Task brief: Quote exactly the lines between the line containing "Line(outer @ 1, inner @ 1)" and the line containing "zip(*points))), Vector(map(max, zip(*points)))", counting those two lines as part of the range. Leave the rest out.

##### Stored data #####

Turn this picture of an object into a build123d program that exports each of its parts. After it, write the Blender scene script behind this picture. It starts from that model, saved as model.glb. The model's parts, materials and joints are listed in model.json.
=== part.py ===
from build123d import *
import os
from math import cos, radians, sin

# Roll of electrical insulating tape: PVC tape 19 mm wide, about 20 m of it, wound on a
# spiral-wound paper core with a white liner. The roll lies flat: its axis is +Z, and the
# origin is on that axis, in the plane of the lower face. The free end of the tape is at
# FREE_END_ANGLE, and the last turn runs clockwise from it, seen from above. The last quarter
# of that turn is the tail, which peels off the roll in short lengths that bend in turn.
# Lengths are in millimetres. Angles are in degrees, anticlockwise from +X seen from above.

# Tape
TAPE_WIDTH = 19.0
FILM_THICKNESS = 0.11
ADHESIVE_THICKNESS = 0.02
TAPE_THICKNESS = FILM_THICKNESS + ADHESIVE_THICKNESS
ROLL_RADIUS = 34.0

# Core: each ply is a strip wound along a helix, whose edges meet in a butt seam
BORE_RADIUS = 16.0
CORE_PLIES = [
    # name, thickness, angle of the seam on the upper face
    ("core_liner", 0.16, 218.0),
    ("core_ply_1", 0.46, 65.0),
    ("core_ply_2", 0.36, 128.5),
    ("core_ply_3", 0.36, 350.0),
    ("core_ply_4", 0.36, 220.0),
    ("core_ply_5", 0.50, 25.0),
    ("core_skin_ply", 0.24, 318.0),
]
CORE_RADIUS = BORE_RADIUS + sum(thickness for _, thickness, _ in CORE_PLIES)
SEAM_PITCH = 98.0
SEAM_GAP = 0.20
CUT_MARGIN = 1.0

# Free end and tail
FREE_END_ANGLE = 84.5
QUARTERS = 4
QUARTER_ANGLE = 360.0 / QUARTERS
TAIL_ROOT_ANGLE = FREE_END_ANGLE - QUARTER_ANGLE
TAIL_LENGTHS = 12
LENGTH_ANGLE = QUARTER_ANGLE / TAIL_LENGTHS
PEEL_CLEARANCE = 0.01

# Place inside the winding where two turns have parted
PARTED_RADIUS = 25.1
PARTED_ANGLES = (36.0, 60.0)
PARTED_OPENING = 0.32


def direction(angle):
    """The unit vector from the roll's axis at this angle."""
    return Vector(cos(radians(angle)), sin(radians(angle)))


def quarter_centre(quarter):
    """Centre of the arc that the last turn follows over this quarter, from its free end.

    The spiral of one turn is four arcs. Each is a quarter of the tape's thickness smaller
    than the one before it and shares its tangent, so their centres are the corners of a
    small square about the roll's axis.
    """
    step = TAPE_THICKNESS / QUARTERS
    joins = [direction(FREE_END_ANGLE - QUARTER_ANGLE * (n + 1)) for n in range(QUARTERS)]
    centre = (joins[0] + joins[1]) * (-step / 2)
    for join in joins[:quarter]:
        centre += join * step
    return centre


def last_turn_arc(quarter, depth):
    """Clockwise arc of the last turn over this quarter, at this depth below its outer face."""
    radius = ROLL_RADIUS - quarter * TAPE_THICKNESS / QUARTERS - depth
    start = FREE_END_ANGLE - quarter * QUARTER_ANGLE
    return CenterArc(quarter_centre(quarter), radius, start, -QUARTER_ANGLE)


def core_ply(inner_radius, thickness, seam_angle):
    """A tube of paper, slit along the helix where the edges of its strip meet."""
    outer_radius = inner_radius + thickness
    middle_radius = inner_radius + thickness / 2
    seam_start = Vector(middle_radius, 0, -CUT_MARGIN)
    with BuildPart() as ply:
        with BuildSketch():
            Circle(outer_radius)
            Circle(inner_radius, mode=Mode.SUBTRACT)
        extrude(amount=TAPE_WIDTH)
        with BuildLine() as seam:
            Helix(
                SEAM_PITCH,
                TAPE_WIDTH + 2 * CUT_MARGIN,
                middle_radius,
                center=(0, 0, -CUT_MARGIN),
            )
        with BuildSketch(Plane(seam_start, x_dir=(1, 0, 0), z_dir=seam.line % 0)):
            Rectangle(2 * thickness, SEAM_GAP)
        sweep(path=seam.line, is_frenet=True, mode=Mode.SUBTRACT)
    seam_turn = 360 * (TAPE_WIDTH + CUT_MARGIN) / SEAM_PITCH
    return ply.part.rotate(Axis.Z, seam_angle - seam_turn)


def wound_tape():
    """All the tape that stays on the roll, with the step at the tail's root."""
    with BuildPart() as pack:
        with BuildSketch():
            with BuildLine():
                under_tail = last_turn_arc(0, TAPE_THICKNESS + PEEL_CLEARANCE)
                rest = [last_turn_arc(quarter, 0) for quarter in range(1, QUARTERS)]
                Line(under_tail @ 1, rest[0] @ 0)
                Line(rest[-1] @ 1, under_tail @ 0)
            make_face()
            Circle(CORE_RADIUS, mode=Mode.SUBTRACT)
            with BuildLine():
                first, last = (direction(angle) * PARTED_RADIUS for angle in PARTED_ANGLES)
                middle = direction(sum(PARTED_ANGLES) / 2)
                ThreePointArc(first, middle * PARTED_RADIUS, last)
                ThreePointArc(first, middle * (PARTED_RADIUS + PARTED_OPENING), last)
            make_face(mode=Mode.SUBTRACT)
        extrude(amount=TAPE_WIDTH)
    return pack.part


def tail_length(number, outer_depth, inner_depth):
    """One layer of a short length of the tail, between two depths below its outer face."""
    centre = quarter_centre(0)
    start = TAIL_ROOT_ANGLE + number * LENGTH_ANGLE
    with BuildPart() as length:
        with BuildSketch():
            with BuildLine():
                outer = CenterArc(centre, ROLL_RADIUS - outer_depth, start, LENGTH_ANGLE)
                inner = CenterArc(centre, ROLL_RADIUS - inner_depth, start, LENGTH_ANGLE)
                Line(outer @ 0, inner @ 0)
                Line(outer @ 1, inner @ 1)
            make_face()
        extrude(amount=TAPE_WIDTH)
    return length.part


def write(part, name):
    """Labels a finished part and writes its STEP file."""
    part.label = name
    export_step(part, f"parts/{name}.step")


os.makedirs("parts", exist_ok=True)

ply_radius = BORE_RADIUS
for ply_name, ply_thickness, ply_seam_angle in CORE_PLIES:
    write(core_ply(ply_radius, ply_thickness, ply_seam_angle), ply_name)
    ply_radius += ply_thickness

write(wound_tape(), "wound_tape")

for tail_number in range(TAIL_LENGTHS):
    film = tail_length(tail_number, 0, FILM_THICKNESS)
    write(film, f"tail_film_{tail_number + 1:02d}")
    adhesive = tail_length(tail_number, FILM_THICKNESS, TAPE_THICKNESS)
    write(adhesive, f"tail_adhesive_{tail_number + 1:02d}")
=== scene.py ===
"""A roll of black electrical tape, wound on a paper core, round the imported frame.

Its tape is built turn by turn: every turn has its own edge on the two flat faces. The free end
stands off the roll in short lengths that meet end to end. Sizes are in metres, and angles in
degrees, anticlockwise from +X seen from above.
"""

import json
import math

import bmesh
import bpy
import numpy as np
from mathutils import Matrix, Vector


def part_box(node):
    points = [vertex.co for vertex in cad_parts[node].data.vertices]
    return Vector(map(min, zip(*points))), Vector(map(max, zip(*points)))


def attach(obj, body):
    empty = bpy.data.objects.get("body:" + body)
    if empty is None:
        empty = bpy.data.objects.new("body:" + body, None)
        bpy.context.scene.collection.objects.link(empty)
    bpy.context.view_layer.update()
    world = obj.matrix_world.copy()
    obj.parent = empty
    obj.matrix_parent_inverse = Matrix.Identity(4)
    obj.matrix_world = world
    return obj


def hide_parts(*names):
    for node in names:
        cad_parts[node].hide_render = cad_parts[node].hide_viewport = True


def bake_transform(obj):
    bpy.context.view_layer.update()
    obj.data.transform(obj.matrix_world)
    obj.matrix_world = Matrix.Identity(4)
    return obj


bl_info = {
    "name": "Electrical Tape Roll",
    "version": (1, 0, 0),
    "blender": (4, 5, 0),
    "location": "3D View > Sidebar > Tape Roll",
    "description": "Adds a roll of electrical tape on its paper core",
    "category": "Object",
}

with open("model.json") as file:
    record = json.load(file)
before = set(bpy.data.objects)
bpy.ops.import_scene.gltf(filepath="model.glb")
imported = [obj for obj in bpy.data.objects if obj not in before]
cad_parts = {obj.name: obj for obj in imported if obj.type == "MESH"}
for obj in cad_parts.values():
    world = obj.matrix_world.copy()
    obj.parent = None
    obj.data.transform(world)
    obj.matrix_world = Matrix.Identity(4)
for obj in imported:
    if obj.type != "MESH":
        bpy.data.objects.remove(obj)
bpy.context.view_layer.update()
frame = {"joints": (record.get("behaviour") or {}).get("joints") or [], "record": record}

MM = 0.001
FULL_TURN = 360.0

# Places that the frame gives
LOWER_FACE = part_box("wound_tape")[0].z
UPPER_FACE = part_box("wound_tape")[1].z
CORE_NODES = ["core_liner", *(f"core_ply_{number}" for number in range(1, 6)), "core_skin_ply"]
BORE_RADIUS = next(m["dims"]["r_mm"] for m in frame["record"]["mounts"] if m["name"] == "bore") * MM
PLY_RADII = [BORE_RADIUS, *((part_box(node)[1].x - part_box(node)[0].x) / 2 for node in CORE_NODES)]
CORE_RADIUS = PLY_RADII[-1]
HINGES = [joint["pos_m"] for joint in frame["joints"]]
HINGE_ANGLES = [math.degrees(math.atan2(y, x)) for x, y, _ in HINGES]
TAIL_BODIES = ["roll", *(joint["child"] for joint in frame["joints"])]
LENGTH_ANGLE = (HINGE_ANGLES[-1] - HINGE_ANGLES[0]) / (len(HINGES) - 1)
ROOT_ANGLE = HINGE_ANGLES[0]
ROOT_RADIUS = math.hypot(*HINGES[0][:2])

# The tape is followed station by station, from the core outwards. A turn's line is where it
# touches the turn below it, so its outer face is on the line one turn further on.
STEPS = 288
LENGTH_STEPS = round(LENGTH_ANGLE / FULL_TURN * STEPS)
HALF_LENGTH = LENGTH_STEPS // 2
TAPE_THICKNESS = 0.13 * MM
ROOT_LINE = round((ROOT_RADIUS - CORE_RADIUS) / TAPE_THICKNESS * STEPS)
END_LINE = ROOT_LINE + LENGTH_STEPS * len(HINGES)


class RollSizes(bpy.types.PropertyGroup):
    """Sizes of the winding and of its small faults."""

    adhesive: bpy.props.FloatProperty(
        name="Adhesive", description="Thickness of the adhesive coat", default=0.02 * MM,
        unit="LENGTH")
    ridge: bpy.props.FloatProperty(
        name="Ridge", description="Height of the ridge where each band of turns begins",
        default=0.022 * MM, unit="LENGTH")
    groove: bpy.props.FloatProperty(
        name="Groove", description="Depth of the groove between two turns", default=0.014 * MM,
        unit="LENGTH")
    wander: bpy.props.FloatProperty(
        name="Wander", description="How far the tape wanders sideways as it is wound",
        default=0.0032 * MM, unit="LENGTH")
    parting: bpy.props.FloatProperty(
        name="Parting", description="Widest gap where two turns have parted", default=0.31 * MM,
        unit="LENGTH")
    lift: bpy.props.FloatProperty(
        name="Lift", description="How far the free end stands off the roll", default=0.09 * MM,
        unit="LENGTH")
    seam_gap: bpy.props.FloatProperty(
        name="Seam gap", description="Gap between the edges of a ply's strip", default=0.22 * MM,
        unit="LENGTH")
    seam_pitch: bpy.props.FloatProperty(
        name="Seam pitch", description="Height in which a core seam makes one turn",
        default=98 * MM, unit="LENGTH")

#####

Reply:
                Line(outer @ 1, inner @ 1)
            make_face()
        extrude(amount=TAPE_WIDTH)
    return length.part


def write(part, name):
    """Labels a finished part and writes its STEP file."""
    part.label = name
    export_step(part, f"parts/{name}.step")


os.makedirs("parts", exist_ok=True)

ply_radius = BORE_RADIUS
for ply_name, ply_thickness, ply_seam_angle in CORE_PLIES:
    write(core_ply(ply_radius, ply_thickness, ply_seam_angle), ply_name)
    ply_radius += ply_thickness

write(wound_tape(), "wound_tape")

for tail_number in range(TAIL_LENGTHS):
    film = tail_length(tail_number, 0, FILM_THICKNESS)
    write(film, f"tail_film_{tail_number + 1:02d}")
    adhesive = tail_length(tail_number, FILM_THICKNESS, TAPE_THICKNESS)
    write(adhesive, f"tail_adhesive_{tail_number + 1:02d}")
=== scene.py ===
"""A roll of black electrical tape, wound on a paper core, round the imported frame.

Its tape is built turn by turn: every turn has its own edge on the two flat faces. The free end
stands off the roll in short lengths that meet end to end. Sizes are in metres, and angles in
degrees, anticlockwise from +X seen from above.
"""

import json
import math

import bmesh
import bpy
import numpy as np
from mathutils import Matrix, Vector


def part_box(node):
    points = [vertex.co for vertex in cad_parts[node].data.vertices]
    return Vector(map(min, zip(*points))), Vector(map(max, zip(*points)))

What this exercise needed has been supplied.